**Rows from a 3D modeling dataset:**

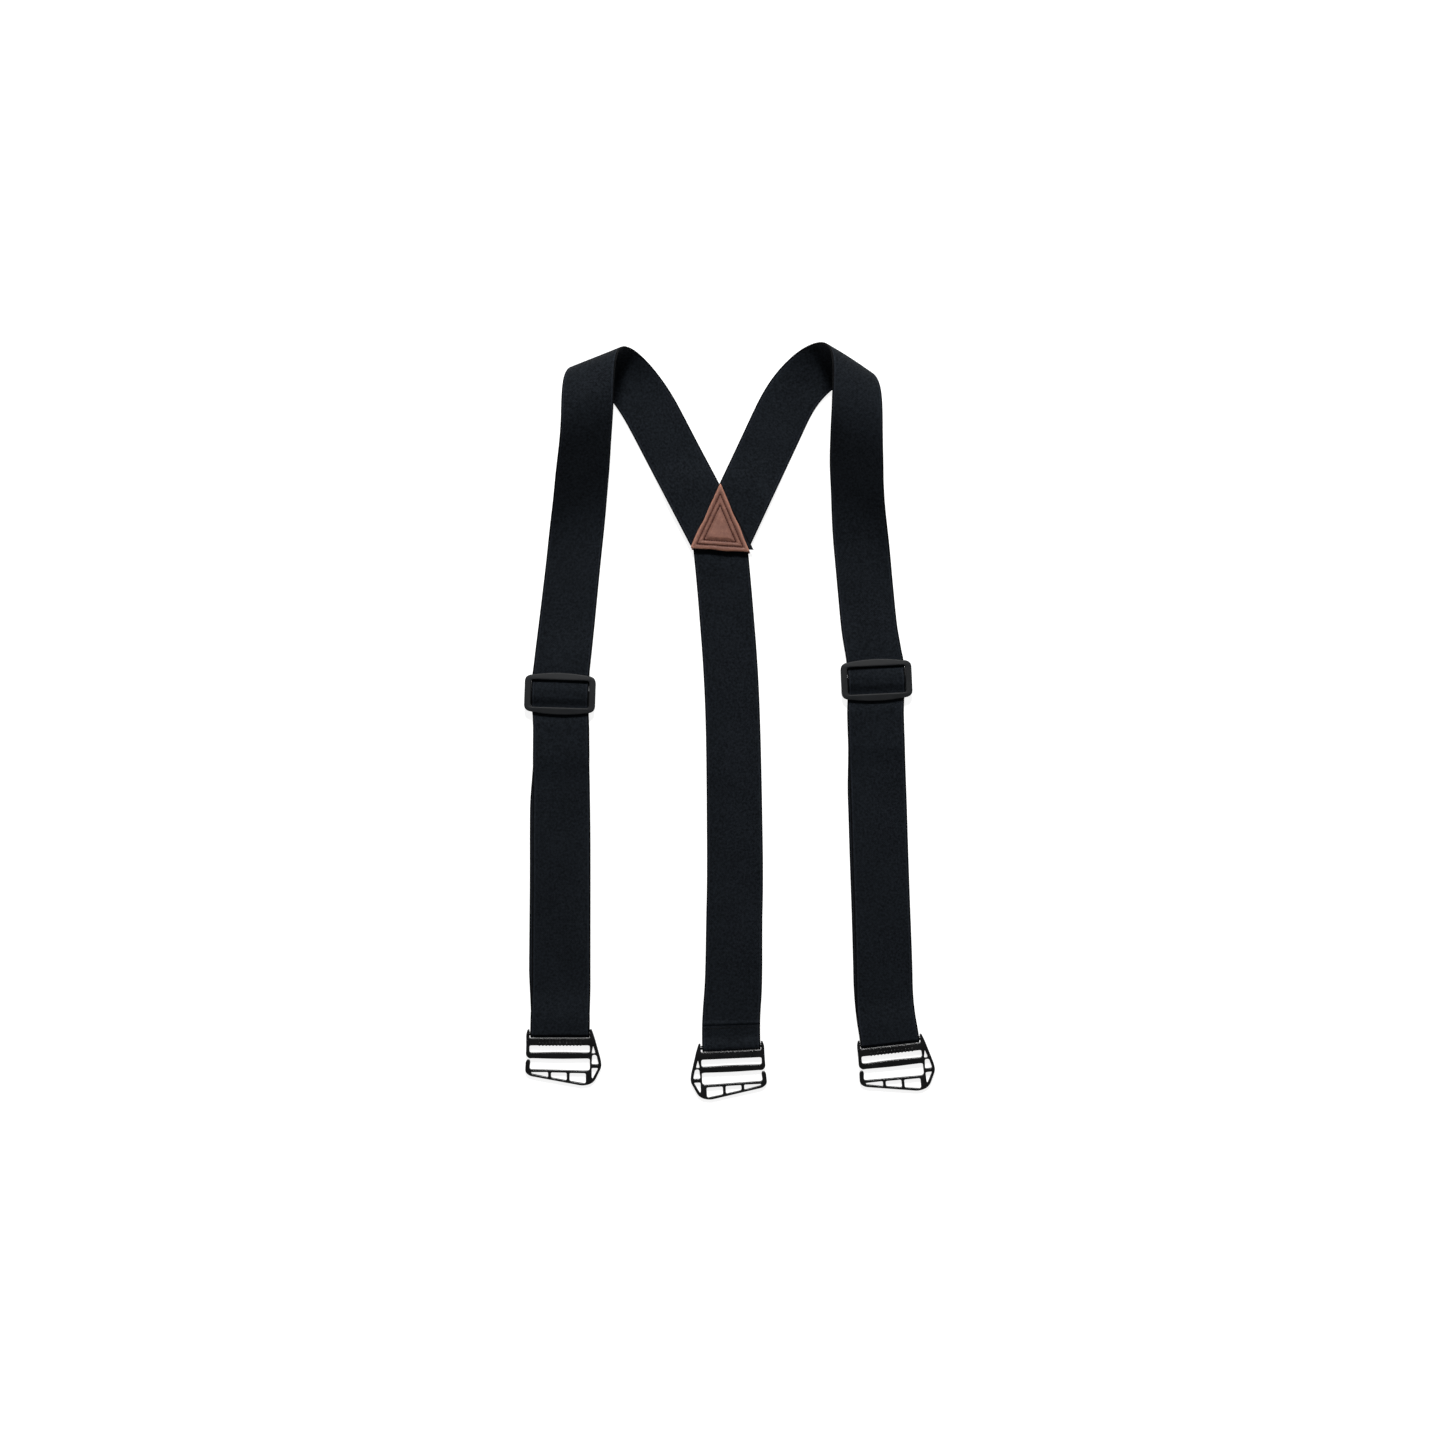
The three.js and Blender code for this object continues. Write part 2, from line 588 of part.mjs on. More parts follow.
// The back strap runs from between the patch's layers down to the third hook.
function backStrap() {
  const below = back.length; // from the patch's base line down to the bar
  const route = makeRoute({
    at: [patch.at[0] + back.endAcross, patch.at[1]], heading: back.heading, bends: back.bends,
    length: below, way: -1,
  });
  const place = (s, t, n) => {
    const flat = route.pointAt(s, t);
    const lift = patchLevelOf(1) * (1 - smooth((s - 4) / 24));
    return new THREE.Vector3(flat.x, flat.y, webbing.thickness / 2 + n + lift);
  };
  const strap = strip({
    from: at(below - endFold.tailLength - layerGap), to: at(-patch.strapCover),
    steps: 26, across: 2, place,
  });
  const assembly = hookAssembly(
    'back', route.pointAt(below, 0), route.headingAt(below), backHookFold(), true,
  );
  const tailMiddle = (endFold.tailDrop + endFold.tailLength) / 2;
  const hemLevel = -hookFoldOuter + stitchLevel;
  const hem = boxOfStitches(webbing.width - 3, 2, tailMiddle, hemLevel);
  assembly.add(named('back_hem_stitching', hem, 'thread'));
  return [named('back_strap', strap, 'webbing'), assembly];
}

function yPatch() {
  const triangle = patchTriangle();
  const outer = triangle.map(([x, y]) => [x + 0.4, y - 0.7]);
  return [
    named('outer_leather', leatherTriangle(outer, 0), 'leather'),
    named('inner_leather', leatherTriangle(triangle, innerLeatherLevel), 'leather'),
    named('patch_outer_stitching', patchStitching(patch.hem), 'thread'),
    named('patch_inner_stitching', patchStitching(patch.innerInset), 'thread'),
  ];
}

const suspenders = new THREE.Group();
Object.entries(sides).forEach(([name, side]) => {
  const routes = sideRoutes(side);
  suspenders.add(
    ...upperStraps(name, side, routes.upper),
    named(`${name}_slider_crossing`, sliderCrossing(routes), 'webbing'),
    ...lowerStraps(name, side, routes.lower),
    ...sliderAssembly(name, side, routes.lower),
  );
});
suspenders.add(...backStrap(), ...yPatch());

export default suspenders;
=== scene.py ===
"""Y-back suspenders of black elastic webbing, laid flat with both shoulder loops standing.

Every piece is worked out in millimetres and put into its mesh in metres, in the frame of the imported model.
"""

import logging
import math
from dataclasses import dataclass, field
from enum import Enum
from typing import Callable, Sequence

import bmesh
import bpy
import numpy as np
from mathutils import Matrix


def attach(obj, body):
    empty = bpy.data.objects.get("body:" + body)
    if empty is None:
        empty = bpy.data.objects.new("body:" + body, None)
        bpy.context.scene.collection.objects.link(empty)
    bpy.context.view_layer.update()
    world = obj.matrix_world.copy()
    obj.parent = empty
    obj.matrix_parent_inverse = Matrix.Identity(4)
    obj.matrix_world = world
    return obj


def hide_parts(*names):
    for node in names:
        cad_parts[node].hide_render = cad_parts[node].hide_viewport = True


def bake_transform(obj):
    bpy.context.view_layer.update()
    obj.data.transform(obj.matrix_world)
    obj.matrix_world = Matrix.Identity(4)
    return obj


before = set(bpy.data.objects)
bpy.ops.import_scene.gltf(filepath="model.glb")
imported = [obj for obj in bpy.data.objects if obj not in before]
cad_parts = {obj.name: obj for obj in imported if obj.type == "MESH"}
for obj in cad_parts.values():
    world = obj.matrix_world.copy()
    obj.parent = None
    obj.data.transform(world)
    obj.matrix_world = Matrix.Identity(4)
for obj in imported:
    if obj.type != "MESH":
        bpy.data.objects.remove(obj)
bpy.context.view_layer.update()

MM = 0.001
LOG = logging.getLogger("suspenders")
Array = np.ndarray


class Hand(Enum):
    """Which of the wearer's front straps a side is, as it lies."""

    LEFT = 1
    RIGHT = -1


class Slot(Enum):
    """The record's material slots."""

    WEBBING = "webbing"
    HARDWARE = "hardware"
    LEATHER = "leather"
    THREAD = "thread"


# ---------------------------------------------------------------- sizes


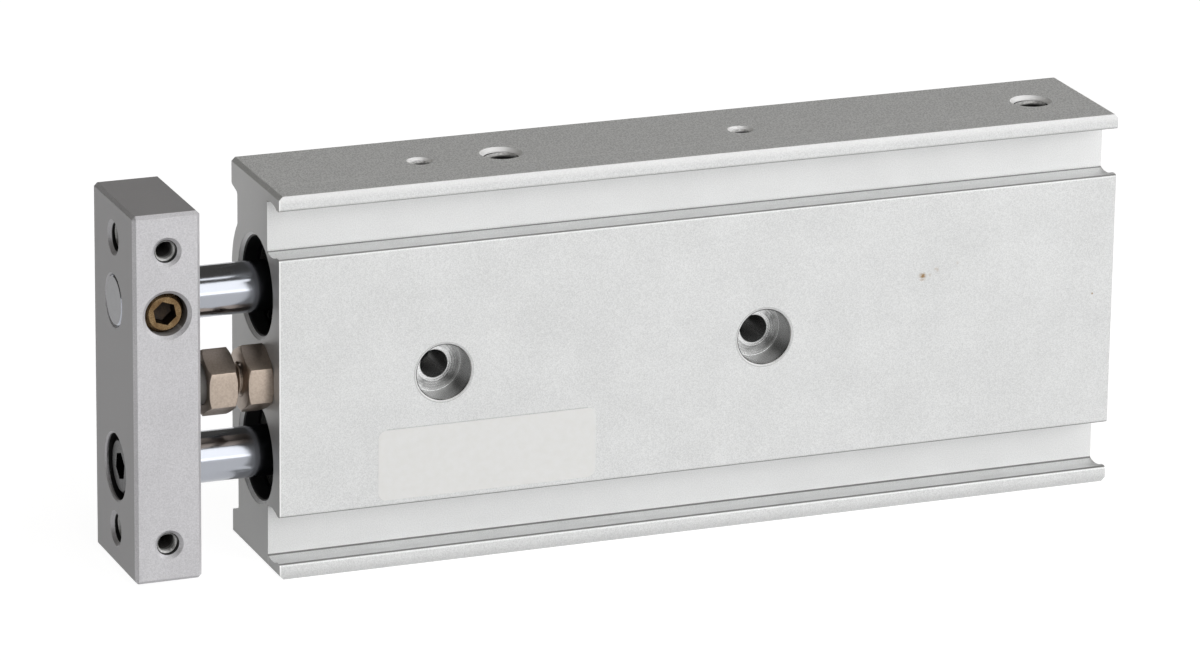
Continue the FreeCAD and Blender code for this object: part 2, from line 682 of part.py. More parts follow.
def make_plate_cap_screw():
    """Socket cap screw in the plate's counterbore that pulls the lower rod into its seat."""
    seat = plate_front + CAP_RECESS_DEPTH
    top = seat - CAP_HEAD_HEIGHT
    head = CAP_HEAD_DIAMETER / 2
    shank = CAP_SCREW_DIAMETER / 2
    outline = [
        (top, 0),
        (top, head - EDGE_BREAK),
        (top + EDGE_BREAK, head),
        (seat, head),
        (seat, shank),
        (cap_screw_end - EDGE_BREAK, shank),
        (cap_screw_end, shank - EDGE_BREAK),
        (cap_screw_end, 0),
    ]
    screw = turned(outline, 0, lower_rod_z)
    return screw.cut(hexagon_along_x(CAP_SOCKET, top - OVERCUT, top + CAP_SOCKET_DEPTH, 0, lower_rod_z))


def make_stop_nut():
    """Lock nut against the housing, bevelled on both sides."""
    nut = hexagon_along_x(HEX_ACROSS_FLATS, nut_front, housing_front, -STOP_OFFSET, half_height)
    nut = nut.common(corner_cone(nut_front, housing_front, True, True))
    radius = STOP_THREAD_DIAMETER / 2 + ADJUSTER_CLEARANCE
    for face, inward in ((nut_front, TOWARDS_REAR), (housing_front, -TOWARDS_REAR)):
        nut = nut.cut(hole(2 * radius, NUT_HEIGHT + OVERCUT, (face, -STOP_OFFSET, half_height), inward,
                           2 * radius + 2 * EDGE_BREAK, pointed=False))
    return nut


def make_stop_bolt():
    """Hexagon bolt whose head carries the stop pad."""
    head = hexagon_along_x(HEX_ACROSS_FLATS, head_front, head_back, -STOP_OFFSET, half_height)
    head = head.common(corner_cone(head_front, head_back, False, True))
    radius = STOP_THREAD_DIAMETER / 2
    end = housing_front + BOLT_ENGAGEMENT
    shank = turned([(head_back, 0), (head_back, radius), (end - 2 * EDGE_BREAK, radius),
                    (end, radius - 2 * EDGE_BREAK), (end, 0)], -STOP_OFFSET, half_height)
    pad_seat = rod_between(PAD_DIAMETER / 2 + SEAT_CLEARANCE, head_front - OVERCUT,
                           head_front + PAD_SEAT_DEPTH, -STOP_OFFSET, half_height)
    return head.fuse(shank).cut(pad_seat).removeSplitter()


def make_stop_pad():
    """Polyurethane pad that meets the plate at the end of its return."""
    start = plate_back + PAD_CLEARANCE
    end = head_front + PAD_SEAT_DEPTH
    radius = PAD_DIAMETER / 2
    return turned([(start, 0), (start, radius - EDGE_BREAK), (start + EDGE_BREAK, radius), (end, radius),
                   (end, 0)], -STOP_OFFSET, half_height)


def write(node, shape):
    """Write one node's STEP file."""
    shape.exportStep(f"parts/{node}.step")


def main():
    """Build every node in its place."""
    os.makedirs("parts", exist_ok=True)
    write("housing", make_housing())
    write("plate", make_plate())
    write("plate_cap_screw", make_plate_cap_screw())
    write("rod_clamp_screw", make_rod_clamp_screw())
    write("stop_nut", make_stop_nut())
    write("stop_bolt", make_stop_bolt())
    write("stop_pad", make_stop_pad())
    write("piston_rod_upper", make_piston_rod(plate_front, False, upper_rod_z))
    write("piston_rod_lower", make_piston_rod(plate_back - ROD_SEAT_DEPTH, True, lower_rod_z))
    front_ring_seat = housing_front + cover_seat
    rear_ring_seat = housing_front + head_cover_end
    for level, rod_z in rod_levels.items():
        write(f"front_retaining_ring_{level}", make_retaining_ring(front_ring_seat, 1, rod_z))
        write(f"seal_retainer_{level}", make_seal_retainer(rod_z))
        write(f"rod_seal_{level}", make_rod_seal(rod_z))
        write(f"rod_cover_{level}", make_rod_cover(rod_z))
        write(f"rod_cover_o_ring_{level}", make_rod_cover_o_ring(rod_z))
        write(f"front_bumper_{level}", make_front_bumper(rod_z))
        write(f"piston_{level}", make_piston(rod_z))
        write(f"piston_seal_{level}", make_piston_seal(rod_z))
        write(f"magnet_{level}", make_magnet(rod_z))
        write(f"rear_bumper_{level}", make_rear_bumper(rod_z))
        write(f"head_cover_{level}", make_head_cover(rod_z))
        write(f"head_cover_o_ring_{level}", make_head_cover_o_ring(rod_z))
        write(f"rear_retaining_ring_{level}", make_retaining_ring(rear_ring_seat, -1, rod_z))


main()
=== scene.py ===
"""Looks of the twin-rod guided pneumatic cylinder: finishes, threads, label and studio."""

import functools
import logging
import math
from collections.abc import Callable, Iterator
from contextlib import contextmanager
from dataclasses import dataclass
from enum import Enum
from typing import NamedTuple

import bmesh
import bpy
from mathutils import Matrix, Vector


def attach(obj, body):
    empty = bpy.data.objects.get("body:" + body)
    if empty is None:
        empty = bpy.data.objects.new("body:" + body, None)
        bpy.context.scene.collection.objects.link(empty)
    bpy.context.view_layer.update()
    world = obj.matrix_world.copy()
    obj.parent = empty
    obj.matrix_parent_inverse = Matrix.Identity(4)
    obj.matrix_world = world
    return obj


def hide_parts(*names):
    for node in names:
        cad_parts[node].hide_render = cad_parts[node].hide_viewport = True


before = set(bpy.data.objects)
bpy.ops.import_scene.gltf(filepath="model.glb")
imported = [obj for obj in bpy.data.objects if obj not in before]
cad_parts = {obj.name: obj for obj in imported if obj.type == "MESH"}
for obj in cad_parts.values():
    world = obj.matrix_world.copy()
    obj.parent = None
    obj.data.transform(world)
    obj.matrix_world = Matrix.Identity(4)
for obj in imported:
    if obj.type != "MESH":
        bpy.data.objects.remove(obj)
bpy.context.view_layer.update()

LOG = logging.getLogger("cylinder")
MM = 0.001

# Driving sizes in millimetres, in the frame's axes: x runs from the end plate to the
# rear end, y from the front face to the back, and z up from the table.
BORE_MIDDLE = 23.0              # height between the two bores
BORE_HALF_PITCH = 10.0          # from there to each bore
BOLT_MIDDLE = -4.0              # place along x between the two bolt holes
BOLT_HALF_PITCH = 20.0
BODY_FRONT_END = -44.0
BODY_HALF_WIDTH = 8.5
BODY_HEIGHT = 46.0
PLATE_HALF_THICKNESS = 4.0
PLATE_FACE = -61.0
PLATE_MIDDLE = PLATE_FACE + PLATE_HALF_THICKNESS
PLATE_HALF_WIDTH = 7.5
PLATE_TAP_HALF_PITCH = 17.5     # from the bores' middle to the plate's tapped holes

TAN30 = math.tan(math.radians(30))
COS30 = math.cos(math.radians(30))
UP = Vector((0, 0, 1))
FRONT_END = Vector((-1, 0, 0))
NEAR = Vector((0, -1, 0))
BACK = Vector((0, 1, 0))

Socket = bpy.types.NodeSocket
Value = float | int | str | bool | tuple | Socket
Piece = bpy.types.Object
Point = tuple[float, float, float]
Span = tuple[float, float]
Fade = tuple[float, float, float]


class Axis(Enum):
    """The three directions a hole or a shaft may follow."""

    X = 0
    Y = 1
    Z = 2


class Body(Enum):
    """The bodies of the frame that new pieces ride on."""

    HOUSING = "housing"
    CARRIAGE = "carriage"
    STOP_BOLT = "stop_bolt"


# ---------------------------------------------------------------- colour and nodes


def linear(colour: str) -> tuple[float, float, float, float]:
    """Turn an sRGB hex colour into the linear values of a colour socket.

    Args:
        colour: Six hex digits after a hash.

    Returns:
        Red, green, blue and a full alpha.
    """
    parts = [int(colour[i : i + 2], 16) / 255 for i in (1, 3, 5)]
    red, green, blue = (
        c / 12.92 if c <= 0.04045 else ((c + 0.055) / 1.055) ** 2.4 for c in parts
    )
    return (red, green, blue, 1.0)


def scale_of(size: float) -> float:
    """Give the texture scale whose grains are the given size in millimetres."""
    return 1 / (size * MM)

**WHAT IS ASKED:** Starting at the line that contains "const outer = triangle.map(([x, y])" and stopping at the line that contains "obj.data.transform(obj.matrix_world)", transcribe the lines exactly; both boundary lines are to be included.

**EXERCISE RESPONSE:**
  const outer = triangle.map(([x, y]) => [x + 0.4, y - 0.7]);
  return [
    named('outer_leather', leatherTriangle(outer, 0), 'leather'),
    named('inner_leather', leatherTriangle(triangle, innerLeatherLevel), 'leather'),
    named('patch_outer_stitching', patchStitching(patch.hem), 'thread'),
    named('patch_inner_stitching', patchStitching(patch.innerInset), 'thread'),
  ];
}

const suspenders = new THREE.Group();
Object.entries(sides).forEach(([name, side]) => {
  const routes = sideRoutes(side);
  suspenders.add(
    ...upperStraps(name, side, routes.upper),
    named(`${name}_slider_crossing`, sliderCrossing(routes), 'webbing'),
    ...lowerStraps(name, side, routes.lower),
    ...sliderAssembly(name, side, routes.lower),
  );
});
suspenders.add(...backStrap(), ...yPatch());

export default suspenders;
=== scene.py ===
"""Y-back suspenders of black elastic webbing, laid flat with both shoulder loops standing.

Every piece is worked out in millimetres and put into its mesh in metres, in the frame of the imported model.
"""

import logging
import math
from dataclasses import dataclass, field
from enum import Enum
from typing import Callable, Sequence

import bmesh
import bpy
import numpy as np
from mathutils import Matrix


def attach(obj, body):
    empty = bpy.data.objects.get("body:" + body)
    if empty is None:
        empty = bpy.data.objects.new("body:" + body, None)
        bpy.context.scene.collection.objects.link(empty)
    bpy.context.view_layer.update()
    world = obj.matrix_world.copy()
    obj.parent = empty
    obj.matrix_parent_inverse = Matrix.Identity(4)
    obj.matrix_world = world
    return obj


def hide_parts(*names):
    for node in names:
        cad_parts[node].hide_render = cad_parts[node].hide_viewport = True


def bake_transform(obj):
    bpy.context.view_layer.update()
    obj.data.transform(obj.matrix_world)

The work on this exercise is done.